The summit was the first in a series of gatherings which will take place ahead of the crucial UN COP26 climate talks in Scotland later this year. The others are the G7 Summit in Cornwall in June, the UN Biodiversity Conference in Kunming and the G20 Summit in Rome in October. All these important discussions will lead to a global non-binding but symbolic goal to advance the Paris Agreement’s aspirations of reducing greenhouse gas emissions to limit global temperature rise to 1.5C.

Countries that signed the Paris Agreement are submitting their new Nationally Determined Contributions (NDCs), public commitments to address climate change. The US new NDC includes halving its domestic emissions by 2030 and doubling public climate finance to developing countries to $6bn a year by 2024. This is a part of Biden’s $2.25tn green jobs plan.

The US target of 50-52% is the among the top four strongest pledges from advanced economies. The UK is committed to 63% below 2005 levels and the EU, whose NDC of at least 55% below 1990 levels translates to around at least 51% below 2005 levels. Switzerland’s commitment is also at 51%.

The world’s richest country should be the most responsible for fighting climate change

Climate justice campaigners in the US and globally argue that the new US NDC is not a fair share NCD. A total U.S. fair share model contribution to global mitigation must include a reduction of at least 70% domestically by 2030 compared to 2005 levels. Additionally, the US government should not just stop at an ambitious domestic reduction, but should also provide appropriate climate finance support to poor countries. An international climate finance contribution of at least $800 billion between 2021-2030 is a fair share, equally distributed between  finance for mitigation, adaptation, and for the loss and damage caused by irreversible climate change ($267 billion each).

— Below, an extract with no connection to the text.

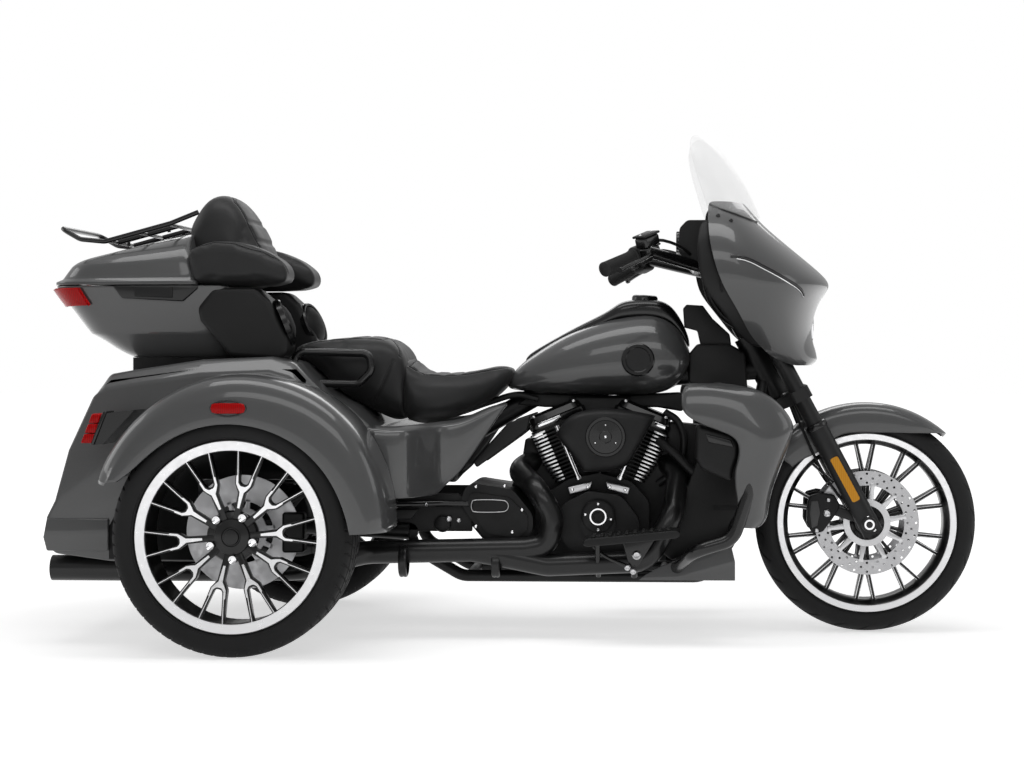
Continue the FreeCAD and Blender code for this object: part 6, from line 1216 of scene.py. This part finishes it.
face_out(settle(fairing))
LAMP, LAMP_RADIUS = (1574.0, 0, 898.0), 78.0
carve(fairing, lathe("cut", [(0, -90), (LAMP_RADIUS, -90), (LAMP_RADIUS, 90), (0, 90)], LAMP,
                     "black_trim", "steering", "x", 64))
even_normals(fairing, 40.0)
SLOT = [(1332, 1079), (1350, 1079), (1376, 1074), (1430, 1049), (1490, 1017), (1531, 991),
        (1541, 976)]
TRIM_LINE = [(1279, 1234), (1300, 1222), (1340, 1206), (1384, 1192), (1412, 1185)]
for side, word in SIDES:
    for name, line, lift, radius, material in (
            ("fairing_slot_", SLOT, -1.5, 5.0, "gloss_black"),
            ("fairing_slot_edge_", [(x - 1, z - 6) for x, z in SLOT[1:]], 0.3, 1.8, "chrome"),
            ("shield_trim_", TRIM_LINE, 0.5, 4.0, "wheel_black")):
        tube(name + word, [on_side(x, z, side, lift) for x, z in line], radius, material,
             "steering")
    for x, z in ((1336, 1182), (1300, 1196)):
        bolt("shield_bolt_" + word, on_side(x, z, side, 0.5), (0.2, side, 0.2), 6, "steering",
             "gloss_black")
lathe("headlamp_bezel", [(62, -4), (64, 4), (70, 8), (77, 6), (80, 0), (80, -26), (62, -26)],
      LAMP, "chrome", "steering", "x", closed=True)
lathe("headlamp_bowl", [(0, -40), (20, -38), (44, -28), (60, -10), (64, -4), (66, -6), (66, -44),
                        (0, -46)], LAMP, "bright_cast", "steering", "x", 72)
lathe("headlamp_glass", [(0, 12), (24, 10.5), (44, 6), (58, 0), (62, -4), (58, -5), (0, 7)],
      LAMP, "lamp_glass", "steering", "x", 72, node="headlamp")
for y in (-24, 24):
    lathe("headlamp_eye", [(0, 0), (12, -2), (18, -8), (19, -20), (0, -20)],
          (LAMP[0] - 12, y, LAMP[2]), "lamp_glass", "steering", "x", 40)

# Inner fairing behind the shell's edge, cables, and the cover of the frame's neck
EDGE_LEVELS = FAIRING_LEVELS[2:-3]
for side, word in SIDES:
    rings = []
    for i, (z, half, edge, nose, full) in enumerate(EDGE_LEVELS):
        reach = 20.0 + 34.0 * math.sin(math.pi * i / (len(EDGE_LEVELS) - 1))
        ring = bow(z, half - 18, edge - reach, nose - 60, full)[:6]
        rings.append([Vector((p.x, -side * p.y, p.z)) for p in ring])
    skin("inner_fairing_edge_" + word, rings, "black_trim", "steering", closed=False,
         rows=(0, len(rings) - 1), wall=(5.0, 0.0))
for ahead, out in ((0, 0), (24, 18)):
    tubes("neck_cable_", [(1262 + ahead, 150 + out, 1052), (1288 + ahead, 124 + out, 960),
                          (1350 + ahead * 0.6, 112 + out * 0.6, 896),
                          (1440, 106 + out * 0.3, 866)], 6.0, "black_trim", "steering")
prism("neck_cover", [(1219, 726), (1219, 806), (1246, 838), (1340, 838), (1385, 812),
                     (1392, 700), (1262, 700)], -50, 50, "black_trim", 8.0, 4)
prism("switch_box", [(1208, 886), (1204, 942), (1214, 953), (1262, 950), (1290, 912),
                     (1340, 866), (1345, 832), (1256, 832), (1246, 876)], -38, 38,
      "black_trim", 4.0)

# Dash
DASH_X = 1189.0
for y, z, r in ((-112, 1132, 22), (-46, 1134, 30), (46, 1134, 30), (112, 1132, 22)):
    lathe("gauge_ring", [(r - 3, 1), (r - 2, -4), (r + 1, -5), (r + 3, -2), (r + 3, 4),
                         (r - 3, 4)], (DASH_X, y, z), "gloss_black", "steering", "x", 48,
          closed=True)
    lathe("gauge_face", [(0, -1), (r - 3, -1), (r - 3, 3), (0, 3)], (DASH_X, y, z),
          "engine_grey", "steering", "x", 48)
    prism("gauge_hand", [(y - 1.2, z - 5), (y + 1.2, z - 5), (y + r * 0.35, z + r * 0.62)],
          DASH_X - 2.5, DASH_X - 1.2, "amber_lens", body="steering", plane="yz")
prism("dash_screen", [(1193, 1092), (1197, 1097), (1240, 1052), (1235, 1048)], -84, 84,
      "gloss_black", 2.0, 3, "steering")
for y in (-276, 276):
    lathe("dash_speaker", [(0, 0), (34, 2), (44, 0), (48, -5), (54, -6), (56, 0), (56, 6),
                           (0, 6)], (1292, y, 1060), "radiator", "steering", "x", 56)

# Discs and calipers
HOLE_RADIUS, HOLE_SIDES, HOLES = 3.6, 10, 24


def brake_disc(name, centre, inner, outer, y0, y1, hub, body, hole_rows=(), node=None):
    """A disc with rings of drilled holes, on a carrier with arms."""
    disc = lathe(name, [(inner, y0), (outer, y0), (outer, y1), (inner, y1)], centre,
                 "disc_steel", body, closed=True, node=node)
    verts, faces = [], []
    for row, radius in enumerate(hole_rows):
        for x, z in circle((centre[0], centre[2]), radius,
                           [360 / HOLES * (i + 0.5 * row) for i in range(HOLES)]):
            hole = circle((x, z), HOLE_RADIUS, [360 / HOLE_SIDES * k for k in range(HOLE_SIDES)])
            add_plate(verts, faces, [at(px, centre[1] + y, pz)
                                  for y in (min(y0, y1) - 3, max(y0, y1) + 3)
                                  for px, pz in hole], HOLE_SIDES)
    if hole_rows:
        carve(disc, face_out(piece("cut", verts, faces, "disc_steel", body)))
    even_normals(disc, 30.0)
    middle = (y0 + y1) / 2
    arm = [(hub, -9), (inner - 4, -6), (inner + 7, -9)]
    soften(wheel_parts(name + "_arms", (centre[0], centre[1] + middle - 3.5, centre[2]),
                       [arm + mirrored(arm)], lambda r: 0.0, "bright_cast", body, -7.0, 1, 9.0),
           1.5, 2)
    lathe(name + "_collar", [(hub - 12, middle - 5), (hub + 6, middle - 5),
                             (hub + 6, middle + 5), (hub - 12, middle + 5)], centre,
          "bright_cast", body, steps=64, closed=True)


DISC_HAT = [(46, 484), (52, 484), (54, 580), (46, 582)]
for side in (-1, 1):
    brake_disc("front_disc", FRONT_CENTRE, 108, 150, side * 68.0, side * 73.5, 62, "front_wheel",
               (116, 129, 142), "front_discs")
for side, word in SIDES:
    rear_centre, name = (0.0, 0.0, WHEEL_Z), "rear_disc_" + word
    brake_disc(name, rear_centre, 84, 156, side * 484.0, side * 491.0, 60, "rear_wheel_" + word,
               node=name)
    lathe("rear_disc_hat_" + word, outward(DISC_HAT, side), rear_centre, "bright_cast",
          "rear_wheel_" + word, steps=56, closed=True)
CALIPER_X, CALIPER_Z = 1572, 350
CALIPER = [(1562, 380), (1570, 400), (1600, 408), (1640, 402), (1656, 372), (1640, 342),
           (1606, 296), (1576, 290), (1560, 320)]
for part, low, high, share in (("outer", 78, 106, 1.0), ("inner", 52, 64, 0.92),
                               ("bridge", 62, 80, 0.5)):
    prisms("caliper_%s_" % part, [(lerp(CALIPER_X, x, share), lerp(CALIPER_Z, z, share))
                                  for x, z in CALIPER], low, high, "engine_black", 5.0, 4,
           "steering", node="front_calipers")
prisms("caliper_plate_", [(1572, 384), (1592, 386), (1598, 350), (1590, 314), (1574, 306),
                          (1568, 350)], 105, 109, "caliper_grey", 2.0, 3, "steering")
prisms("caliper_arm_", [(1640, 372), (1700, 352), (1728, 340), (1722, 318), (1690, 326),
                        (1630, 346)], 88, 100, "fork_black", 4.0, 3, "steering")
bolts("caliper_bolt_", ((1618, 106, 350, 11), (1622, 106, 388, 6), (1588, 106, 300, 6)),
      "steering")

# Pods of the lower fairings
prisms("leg_pod_", [(1237, 616), (1341, 590), (1358, 558), (1356, 526), (1340, 487),
                    (1337, 456), (1250, 492), (1236, 520)], 262, 376, "black_trim", 16.0, 5,
       node="lower_pods")
prisms("leg_vent_", [(1262, 590), (1334, 572), (1342, 552), (1272, 566)], 372, 380,
       "gloss_black", 3.0)

# Tail lamps: leaning segments on a stalk
TAIL_LOW, TAIL_PITCH, TAIL_GAP, TAIL_SEGMENTS = 567, 27.3, 1.6, 3
TAIL_LEAN = 32 / 82
for side, word in SIDES:
    for i in range(TAIL_SEGMENTS):
        low, high = TAIL_LOW + i * TAIL_PITCH, TAIL_LOW + (i + 1) * TAIL_PITCH - TAIL_GAP
        start, stop = (low - TAIL_LOW) * TAIL_LEAN, (high - TAIL_LOW) * TAIL_LEAN
        prism("tail_lamp_%s_%d" % (word, i), [(-437 + start, low), (-404 + start * 0.8, low),
                                              (-404 + stop * 0.8, high), (-437 + stop, high)],
              side * 471, side * 540, "red_lens", 4.0, 4, node="red_lamps")
prisms("tail_lamp_back_", [(-408, 562), (-398, 562), (-362, 654), (-374, 654)], 466, 545,
       "gloss_black", 3.0)

# Hinges of the luggage box
for x in (-392, -238):
    lathe("hinge_pin", [(0, -18), (4, -18), (6, -16), (6, 16), (4, 18), (0, 18)], (x, 312, 1008),
          "gloss_black", axis="x", steps=32)
    prism("hinge_leaf", [(x - 16, 996), (x + 16, 996), (x + 16, 984), (x + 12, 978),
                         (x - 12, 978), (x - 16, 984)], 298, 306, "gloss_black", 2.0)

# Stage
FLOOR_GLOW, FLOOR_NEAR, FLOOR_FAR, FLOOR_HALF = 0.60, 1.5, 4.5, 30.0
WORLD_LIGHT, WORLD_GLOSS = 0.16, 0.45
WHITE = (1.0, 1.0, 1.0, 1.0)


def seen_straight(tree):
    """An output that is 1 for camera rays and for rays that came by gloss or through glass."""
    path = add(tree, "LightPath")
    seen = path.outputs["Is Camera Ray"]
    for ray in ("Is Glossy Ray", "Is Transmission Ray"):
        most = add(tree, "Math")
        most.operation = "MAXIMUM"
        wire(seen, most.inputs[0])
        wire(path.outputs[ray], most.inputs[1])
        seen = most.outputs["Value"]
    return seen, path


def floor_paint():
    """A pale floor that keeps the shadow and shows as white to the camera and in gloss."""
    surface = shader("floor", (0.90, 0.90, 0.90), 0.9, Specular_IOR_Level=0.0,
                     Emission_Color=WHITE)
    tree = surface.id_data
    reach, glow = add(tree, "VectorMath"), add(tree, "Math")
    reach.operation, glow.operation = "LENGTH", "MULTIPLY"
    spread = add(tree, "MapRange", From_Min=FLOOR_NEAR, From_Max=FLOOR_FAR, To_Min=FLOOR_GLOW,
                 To_Max=1.0)
    wire(add(tree, "TexCoord").outputs["Object"], reach.inputs[0])
    wire(reach.outputs["Value"], spread.inputs["Value"])
    wire(seen_straight(tree)[0], glow.inputs[0])
    wire(spread.outputs["Result"], glow.inputs[1])
    wire(glow.outputs["Value"], surface.inputs["Emission Strength"])


def plain_world():
    """Soft light from all round, white where it is seen and dimmer in gloss."""
    world = bpy.context.scene.world = bpy.data.worlds.new("studio")
    world.use_nodes = True
    tree = world.node_tree
    tree.nodes.clear()
    soft = add(tree, "Background", Color=WHITE, Strength=WORLD_LIGHT)
    white = add(tree, "Background", Color=WHITE)
    dimmed = add(tree, "MapRange", To_Min=1.0, To_Max=WORLD_GLOSS)
    blend = add(tree, "MixShader")
    seen, path = seen_straight(tree)
    wire(path.outputs["Is Glossy Ray"], dimmed.inputs["Value"])
    wire(dimmed.outputs["Result"], white.inputs["Strength"])
    wire(seen, blend.inputs["Fac"])
    wire(soft.outputs["Background"], blend.inputs[1])
    wire(white.outputs["Background"], blend.inputs[2])
    wire(blend.outputs["Shader"], add(tree, "OutputWorld").inputs["Surface"])


def stand(name, data, spot):
    """An object of the stage at a place in metres."""
    obj = bpy.data.objects.new(name, data)
    bpy.context.scene.collection.objects.link(obj)
    obj.location = spot
    return obj


floor_paint()
plain_world()
floor_mesh = bpy.data.meshes.new("floor")
floor_mesh.from_pydata([(FLOOR_HALF * x, FLOOR_HALF * y, 0)
                        for x, y in ((-1, -1), (1, -1), (1, 1), (-1, 1))], [], [(0, 1, 2, 3)])
floor_mesh.materials.append(MATERIALS["floor"])
stand("floor", floor_mesh, (0.0, 0.0, 0.0))
for name, spot, target, size, size_y, power in (
        ("top_softbox", (0.0, -0.6, 4.2), (0.0, 0.0, 0.6), 4.6, 1.6, 64.0),
        ("right_softbox", (0.3, -4.6, 3.2), (0.0, 0.0, 0.6), 4.5, 1.4, 36.0),
        ("left_softbox", (-0.3, 4.6, 3.0), (0.0, 0.0, 0.6), 4.5, 1.4, 30.0),
        ("front_softbox", (4.8, -0.5, 2.4), (0.4, 0.0, 0.7), 2.0, 2.0, 14.0),
        ("rear_softbox", (-4.8, 0.5, 2.4), (-0.4, 0.0, 0.6), 2.0, 2.0, 20.0)):
    light = bpy.data.lights.new(name, "AREA")
    light.shape = "RECTANGLE"
    light.size, light.size_y, light.energy = size, size_y, power
    aim = (Vector(target) - Vector(spot)).to_track_quat("-Z", "Y").to_euler()
    stand(name, light, spot).rotation_euler = aim

# Camera at the photograph's angle
PHOTO_WIDTH, PHOTO_HEIGHT = 1024.0, 768.0
FOCAL_PIXELS = 2067.7
AXIS_PIXEL = (568.1, 347.35)
CAMERA_YAW = 0.0488
CAMERA_SPOT = (1163.1, -6093.6, 827.8)
camera_data = bpy.data.cameras.new("camera")
camera_data.lens = FOCAL_PIXELS / PHOTO_WIDTH * camera_data.sensor_width
camera_data.shift_x = (PHOTO_WIDTH / 2 - AXIS_PIXEL[0]) / PHOTO_WIDTH
camera_data.shift_y = (AXIS_PIXEL[1] - PHOTO_HEIGHT / 2) / PHOTO_WIDTH
camera = stand("camera", camera_data, at(*CAMERA_SPOT))
camera.rotation_euler = (math.radians(90.0), 0.0, CAMERA_YAW)
bpy.context.scene.camera = camera
bpy.context.scene.view_settings.view_transform = "Standard"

These commitments are what the US decided as feasible for the US instead of what is appropriate for a country, which is the biggest, baddest greenhouse gas emitter on the planet. The United States has emitted more than 400 billion metric tons of carbon dioxide into the atmosphere since the birth of the industrial revolution. Cumulatively, this makes the U.S. the biggest contributor to global carbon dioxide emissions by far, having produced almost twice the amount of emissions as the second biggest emitter, China.

We are in a crucial make or break decade for slowing climate change. An NDC for all countries to be a good and fair share NDC should not endorse the concept of “net zero” or “net reduction,” and other mechanisms that allow business-as-usual emissions to continue.

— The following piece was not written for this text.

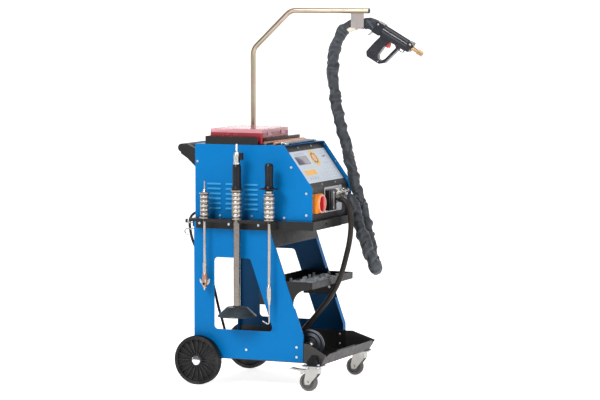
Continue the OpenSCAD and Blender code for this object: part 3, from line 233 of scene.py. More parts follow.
# ---- node materials ---------------------------------------------------------------------------------
class Nodes:
    """A material's node tree, built a node at a time."""

    def __init__(self, name):
        self.material = bpy.data.materials.new(name)
        self.material.use_nodes = True
        self.tree = self.material.node_tree
        self.shader = self.tree.nodes["Principled BSDF"]
        self.coords = self.add("ShaderNodeTexCoord").outputs["Object"]

    def add(self, kind, inputs=None, **settings):
        node = self.tree.nodes.new(kind)
        for key, value in settings.items():
            setattr(node, key, value)
        for key, value in (inputs or {}).items():
            if isinstance(value, bpy.types.NodeSocket):
                self.tree.links.new(value, node.inputs[key])
            else:
                node.inputs[key].default_value = value
        return node

    def set(self, **values):
        for key, value in values.items():
            socket = self.shader.inputs[key.replace("_", " ")]
            if isinstance(value, bpy.types.NodeSocket):
                self.tree.links.new(value, socket)
            else:
                socket.default_value = value

    def stretched(self, scale):
        return self.add("ShaderNodeMapping", {"Vector": self.coords, "Scale": scale}).outputs["Vector"]

    def noise(self, scale, detail=3, rough=0.55, stretch=(1, 1, 1)):
        return self.add("ShaderNodeTexNoise", {"Vector": self.stretched(stretch), "Scale": scale,
                                               "Detail": detail, "Roughness": rough}).outputs["Fac"]

    def ranged(self, value, low, high, from_low=0.3, from_high=0.7):
        return self.add("ShaderNodeMapRange", {"Value": value, "From Min": from_low, "From Max": from_high,
                                               "To Min": low, "To Max": high}).outputs["Result"]

    def mix(self, fac, a, b, blend="MIX"):
        node = self.add("ShaderNodeMix", data_type="RGBA", blend_type=blend)
        for index, value in ((0, fac), (6, a), (7, b)):
            if isinstance(value, bpy.types.NodeSocket):
                self.tree.links.new(value, node.inputs[index])
            else:
                node.inputs[index].default_value = value if index == 0 else (*value[:3], 1)
        return node.outputs[2]

    def bump(self, height, strength, distance, normal=None):
        inputs = {"Height": height, "Strength": strength, "Distance": distance}
        if normal is not None:
            inputs["Normal"] = normal
        return self.add("ShaderNodeBump", inputs).outputs["Normal"]

    def edges(self, width):
        """1 on sharp edges, fading to 0 away from them."""
        round_normal = self.add("ShaderNodeBevel", {"Radius": width}, samples=6).outputs["Normal"]
        flat = self.add("ShaderNodeNewGeometry").outputs["Normal"]
        dot = self.add("ShaderNodeVectorMath", {0: round_normal, 1: flat}, operation="DOT_PRODUCT")
        return self.ranged(dot.outputs["Value"], 1, 0, 0.86, 0.995)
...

Apart from the discussion on ambition, which was also discussed in Boris Johnson’s Climate Ambition Summit (Sprint to Glasgow) last December, the attendees also discussed issues around innovation, finance and economic recovery. Some issues being criticised by climate justice movements like the bigger role of private capital in propelling clean energy and building resilience, nature-based solutions to climate change were also high up in the agenda.

We need system change

The Summit elicited varied reactions from various experts. A letter from the Dalai Lama and 100 Nobel laureates to Biden mentioned the fact that fossil fuel industry continues to plan new projects. Banks continue to fund new projects. A 120% increase in coal, oil, and gas to be produced by 2030 is truly inconsistent with limiting warming to 1.5°C. Efforts to meet the Paris agreement and to reduce demand for fossil fuels will be undermined if supply continues to grow

The COP26 Coalition, a civil society coalition made of groups and individuals from a range of constituencies in Scotland and the rest of the UK, which includes Global Justice Now, organised “From the Ground Up II” to respond to Biden’s summit. It is a four-day online gathering with workshops, strategy discussion and a movement assembly. The Coalition’s statement in the Global Press Conference said, “Global summits dominated by rich countries and corporations — whether it’s the Biden summit or the Group of Seven (G7) in June — will not put people before profit or offer real change.” With the same realisation, the Coalition is set to mobilise for COP26 in November.